Connect with us

Movie Reviews

A Separation



Reviewer: Jason Coyle

Released: March 16th 2011 UK)

Director: Asghar Farhadi

Starring: Peyman Moadi, Leila Hatami

Certificate: PG (UK)

The deceptively simple premise of this film is as follows: A woman tries to divorce her husband so she can leave Iran with her daughter. The husband refuses to as he has to stay in Iran to look after his dying father who has Alzheimer’s and is need of constant care. But this is just a jumping off point into a startling drama from director Asghar Farhadi.

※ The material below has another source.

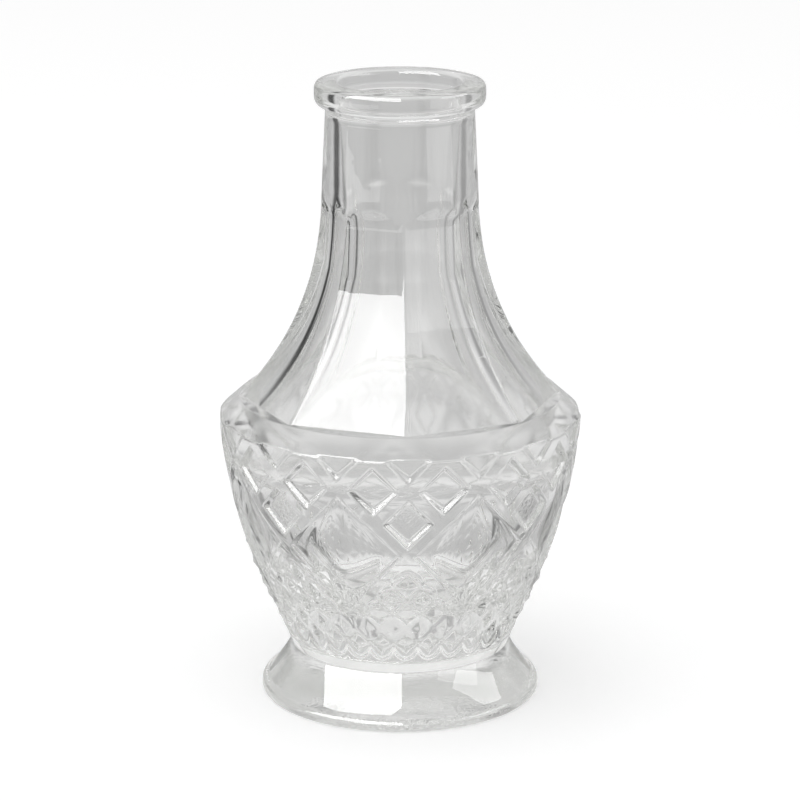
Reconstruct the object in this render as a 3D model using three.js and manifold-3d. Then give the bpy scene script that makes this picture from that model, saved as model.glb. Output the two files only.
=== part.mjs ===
// Bottle vase of clear pressed glass, moulded in one piece: a flared foot, a bowl with a lattice of
// diamonds over a field of studs, a shoulder of flat panels, a round neck and a rolled lip.
// Millimetres, +Z up, origin in the middle of the foot. A ridge between two panels faces -Y.
import * as THREE from 'three';
import { mergeGeometries, mergeVertices } from 'three/addons/utils/BufferGeometryUtils.js';
import Module from 'manifold-3d';

// Heights above the table
const totalHeight = 130;
const footSlopeHeight = 6.5;
const waistHeight = 10.4;
const bowlFootHeight = 13.7;
const beltHeight = 60.4;
const panelFootHeight = 64.3;
const shoulderBendHeight = 81.5;
const panelHeadHeight = 103.6;
const scallopRise = 2.6;
const lipHeight = 5;

// Radii of the outside
const footRadius = 29.4;
const footSlopeRadius = 25.2;
const waistRadius = 22.9;
const bowlFootRadius = 23.4;
const bowlArcRadius = 106;
const beltRadius = 37.7;
const panelFootRadius = 33.3;
const shoulderBendRadius = 16.6;
const neckFootRadius = 16.1;
const neckRadius = 15.2;
const lipRadius = 17.5;

// Roundings
const footRound = 0.9;
const beltRound = 0.8;
const lipTopRound = 1.6;
const lipUnderRound = 2.1;
const mouthRound = 1.1;

// Hollow inside: it ends in a round bottom above the waist, and the foot is solid glass
const bowlWall = 3.3;
const shoulderWall = 4.6;
const boreRadius = 12;
const mouthRadius = 12.6;
const beltTurn = 7;
const bottomHeadHeight = 42;
const bottomBendHeight = 28;
const bottomBendRadius = 17;
const floorHeight = 14.5;

// Underside: a flat bearing ring round a shallow push-up
const pushUp = 1.2;
const bearingWidth = 3.6;

// Flat panels of the shoulder. The lattice has four columns under each of them.
const panelCount = 8;

// Relief of the bowl: depths in mm, fills as shares of a diamond's cell, the thumb cut's half sizes
// in columns and rows, and the belt's gap and the border's width in rows. The thumb cut's outline
// is |across|^p + |along|^p = 1, where p is 1 for a diamond and 2 for an ellipse.
const recessFill = 0.75;
const recessFloorFill = 0.6;
const recessDepth = 0.7;
const beltGap = 0.06;
const largeFill = 0.97;
const largeFloorFill = 0.91;
const largeDepth = 0.35;
const thumbHalfWidth = 1.26;
const thumbHalfHeight = 1.62;
const thumbLift = 0.05;
const thumbHeadPower = 1.25;
const thumbFootPower = 1.5;
const thumbDepth = 1;
const thumbShelf = 0.7;
const grooveDepth = 0.8;
const studRise = 0.3;
const borderWidth = 0.35;

// Fineness of the round surfaces and of the outline's curves
const hollowSteps = 40;
const edgeSteps = 3;
const waistSteps = 5;
const bowlSteps = 3;
const bottomSteps = 7;
const beltTurnSteps = 4;
const shoulderSteps = 8;

const turn = Math.PI * 2;
const panelAngle = turn / panelCount;
const columnAngle = panelAngle / 4;
const flatness = Math.cos(panelAngle / 2);
const clearance = 4;

// The lattice's rows run down from the belt, which cuts off the top of row 0 at headRow. The points
// of the lowest studs end just above footRow.
const headRow = 0.22;
const footRow = 6.6;
const latticeHead = beltHeight - beltRound;
const rowHeight = (latticeHead - bowlFootHeight) / (footRow - headRow);

// The layout's counts change only as a set. Large diamonds have their middles on largeRow. The field
// of studs starts a row lower and widens by half a column on each side at every level, so that the
// edges of all tiles have two steps to a column.
const largeRow = 3;
const studRow = largeRow + 1;
const studLevels = 4;
const lastStudRow = studRow + studLevels / 2;
const stepsPerColumn = 2;
const ringSteps = panelCount * 4 * stepsPerColumn;

const wasm = await Module();
wasm.setup();

const point = (r, z) => new THREE.Vector2(r, z);

// A mesh with its shared vertices joined and its empty triangles left out
function joined(geometry) {
  const merged = mergeVertices(geometry, 1e-4);
  const corners = merged.index.array;
  const kept = [];
  for (let i = 0; i < corners.length; i += 3) {
    const [a, b, c] = corners.slice(i, i + 3);
    if (a !== b && b !== c && c !== a) kept.push(a, b, c);
  }
  merged.setIndex(kept);
  return merged;
}

// A closed mesh as a solid for cutting
function solid(geometry) {
  const mesh = joined(geometry);
  return new wasm.Manifold(new wasm.Mesh({
    numProp: 3,
    vertProperties: new Float32Array(mesh.attributes.position.array),
    triVerts: new Uint32Array(mesh.index.array),
  }));
}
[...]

The title of this film is so heartbreakingly apt. It is shown to have several meanings in this film. There is the threat of divorce for the main couple Simin (Leila Hatami) and Nader (Peyman Moaadi) and the pain the dispute causes their sensitive daughter Termeh (Sarina Farhadi). Indeed Simin moving out of the house to her mothers is the catalyst for the troubles that befall the main characters. Nader is forced to hire a woman Razieh (Sareh Bayat) to come and look after his father while he is at work. Razieh has her own secrets that she does not share with her employer or her angry unemployed husband, Hodjat (Shahab Hosseini), which will have profound effects on everyone in the film.

The work for Razieh is difficult as she is looking after an incontinent old man. In a darkly funny scene she phones the imam to see if it would be a sin to change the old man’s soiled clothes. Her lack of training to deal with a situation like this leads to a confrontation with Nader after she leaves the house and the old man has collapses. The argument that happens when she comes back has repercussions for all the characters.

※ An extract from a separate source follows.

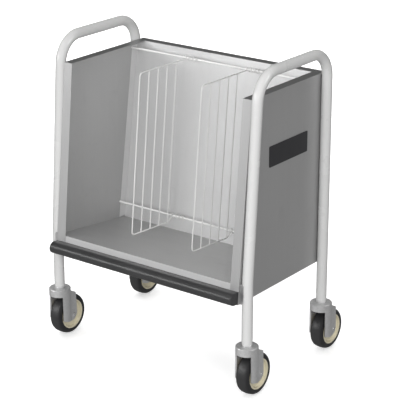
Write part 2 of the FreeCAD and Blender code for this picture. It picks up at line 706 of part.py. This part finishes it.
for tag, sign, ly in CORNERS:
    lx = d("leg_x") * sign
    ay = ly + trail
    # stem: king pin, collar under the tube and riveted foot
    stem = fuse("stem_" + tag, [
        rod("king_pin_" + tag, pin, 62, lx, ly, 140),
        rod("stem_collar_" + tag, d("collar_radius"), d("leg_end_z") - ht - ag, lx, ly, ht + ag),
        rod("pin_foot_" + tag, 11, 4, lx, ly, 138.6),
    ])
    node(stem, "caster_stem_" + tag)
    # fork: swivel head, two legs that carry on the head's round, and flat
    # plates set in behind them that reach back to the axle
    pts = [(ly + p[0], q(p[1])) + tuple(p[2:]) for p in SIDE_VIEW]
    head = eased("fork_head_" + tag, rod("fork_head_blank_" + tag, fr, ht - hl, lx, ly, hl), hr,
                 lambda c: abs(c.z - ht.v) < 0.01)
    wide = prism("fork_wide_" + tag, YZ, lx - fr, 0, 0, pts, 2 * fr)
    shell = cut("fork_shell_" + tag, rod("fork_turning_" + tag, fr, 105, lx, ly, 42),
                rod("fork_hollow_" + tag, fi, 107, lx, ly, 41))
    turned = common("fork_round_" + tag, wide, shell)
    legs = cut("fork_legs_" + tag, turned, fuse("fork_open_" + tag, [
        wedge("fork_open_front_" + tag, lx, ly, d("leg_front_angle"), -1),
        wedge("fork_open_rear_" + tag, lx, ly, d("leg_rear_angle"), 1)]))
    flat = prism("fork_flat_" + tag, YZ, lx - fg - fp, 0, 0, pts, 2 * (fg + fp))
    rear = common("fork_rear_" + tag, flat, box("fork_rear_box_" + tag, lx - 60, ly + 17.2, 40, 120, 60, 130))
    slot2 = box("fork_slot_rear_" + tag, lx - fg, ly - 10, 40, 2 * fg, 100, 140)
    plates = cut("fork_plates_" + tag, rear, slot2)
    solid = fuse("fork_solid_" + tag, [head, legs, plates])
    tools = fuse("fork_tools_" + tag, [
        rod("fork_bore_" + tag, pin + gap, 60, lx, ly, 130),
        rod("fork_cavity_" + tag, 17, 13, lx, ly, hl),
        rod("fork_axle_hole_" + tag, d("axle_radius") + gap, 80, lx - 40, ay, wheel_z, TO_X),
    ])
    node(cut("fork_" + tag, solid, tools), "caster_fork_" + tag)
    race = cut("race_" + tag, rod("race_outer_" + tag, 17, 7, lx, ly, hl + 6), rod("race_inner_" + tag, 6.6, 9, lx, ly, hl + 5))
    node(race, "swivel_bearing_" + tag)
    # axle: domed bolt, hexagon nut and the sleeve the wheel turns on
    out = fg + fp
    shank = rod("axle_shank_" + tag, d("axle_radius"), 2 * out + 5.5, lx - out - 5.5, ay, wheel_z, TO_X)
    dome = eased("axle_head_" + tag, rod("axle_head_blank_" + tag, d("bolt_head_radius"), d("bolt_head_high"),
                                         lx + out, ay, wheel_z, TO_X), 2.6,
                 lambda c: abs(c.x - (lx + out + d("bolt_head_high")).v) < 0.01)
    node(fuse("axle_bolt_solid_" + tag, [shank, dome]), "axle_bolt_" + tag)
    nut = doc.addObject("Part::Prism", "axle_nut_body_" + tag)
    nut.Polygon, nut.Circumradius, nut.Height = 6, 7.5, 5.0
    place(nut, lx - out - 5.0, ay, wheel_z, TO_X)
    nut_hole = rod("axle_nut_hole_" + tag, d("axle_radius"), 12, lx - out - 9, ay, wheel_z, TO_X)
    node(cut("axle_nut_solid_" + tag, nut, nut_hole), "axle_nut_" + tag)
    sleeve = cut("sleeve_" + tag,
                 rod("sleeve_outer_" + tag, d("sleeve_radius"), 2 * fg, lx - fg, ay, wheel_z, TO_X),
                 rod("sleeve_inner_" + tag, d("axle_radius"), 2 * fg + 4, lx - fg - 2, ay, wheel_z, TO_X))
    node(sleeve, "axle_sleeve_" + tag)
    # wheel: bushing, hub and tyre, turned about the axle
    hb = d("hub_half")
    bush = cut("bush_" + tag,
               rod("bush_outer_" + tag, d("bush_radius"), 2 * hb - 2, lx - hb + 1, ay, wheel_z, TO_X),
               rod("bush_inner_" + tag, d("sleeve_radius") + gap, 2 * hb + 4, lx - hb - 2, ay, wheel_z, TO_X))
    node(bush, "wheel_bushing_" + tag)

    rim, rw = d("rim_radius"), d("rim_half")
    th, sr, cr = d("tyre_half"), d("side_radius"), d("shoulder_radius")
    te, tz = d("tread_half"), d("tread_edge")
    profile = [(hb, d("bush_radius")), (hb, q(12.5)), (hb - 1.0, q(13.5)), (q(14.0), q(15.5)), (q(12.0), q(18.0)),
               (q(12.0), q(36.5)), (q(13.0), q(39.6)), (q(15.0), q(40.8)), (rw - 1.0, q(41.6)), (rw, q(42.4)), (rw, rim)]
    for name, label, pts in (
        ("hub_", "wheel_hub_", profile + [(-p[0], p[1]) for p in reversed(profile)]),
        ("tread_", "tyre_", [(-rw, rim), (rw, rim), (th, rim + 2.2), (th, sr, cr, True),
                             (te, tz, d("crown_radius"), True), (-te, tz, cr, True), (-th, sr), (-th, rim + 2.2)]),
    ):
        b = body(name + tag)
        sk = outline(sketch_in(b, name + "sketch_" + tag, "XY_Plane", 0), pts)
        r = b.newObject("PartDesign::Revolution", name + "turn_" + tag)
        r.Profile = sk
        r.ReferenceAxis = (sk, ["H_Axis"])
        r.Angle = 360.0
        b.Tip = r
        place(b, lx, ay, wheel_z)
        node(b, label + tag)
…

The skill of this story is that it is told from various points of view. Nobody here is painted in black and white. Faradi shows these people as flawed human beings, struggling with their own problems. Both couple are shown to lie to protect either themselves or their families, and this underpins the whole film. It provokes the thought: how far would you go to protect what you have? The exception to all this deception is Termeh, who is the conscience of the film. She draws the truth about what happened from her father in a very moving scene. The irony of this is that she is then forced to lie for her father in a beautifully tense meeting with a local magistrate.

In fact Faradi’s film is full of superbly humanistic scenes. One in particular stands out: Nader starts to take his father shirt off to try and show the bruises that have been inflicted on him and then realises half way through the shame in what he is putting the old man through. He stops and looks at his father with love and dismay at his own behaviour and starts buttoning up his shirt. It is an astonishingly intimate scene.

The film also covers areas such as class and religious beliefs and the differences between a middle class couple and a working class couple in these regards. It also has a lot to say on gender and the role of the man in modern Iranian society. In fact it is the men who, despite being in control, come across as weak in the film. It is left to the two wives to try and sort out the couples’ problems.

The acting is stunning by the ensemble cast with particular mention of Shahab Hosseini who does superb work with a role that would be the bad guy in any western film. This is a film that should be seen by as wide an audience as possible, not only because it is brilliant but also to restore your faith that dramas like this are still being done at all. Quiet and humane, beautiful and complex, A Separation is a small masterpiece.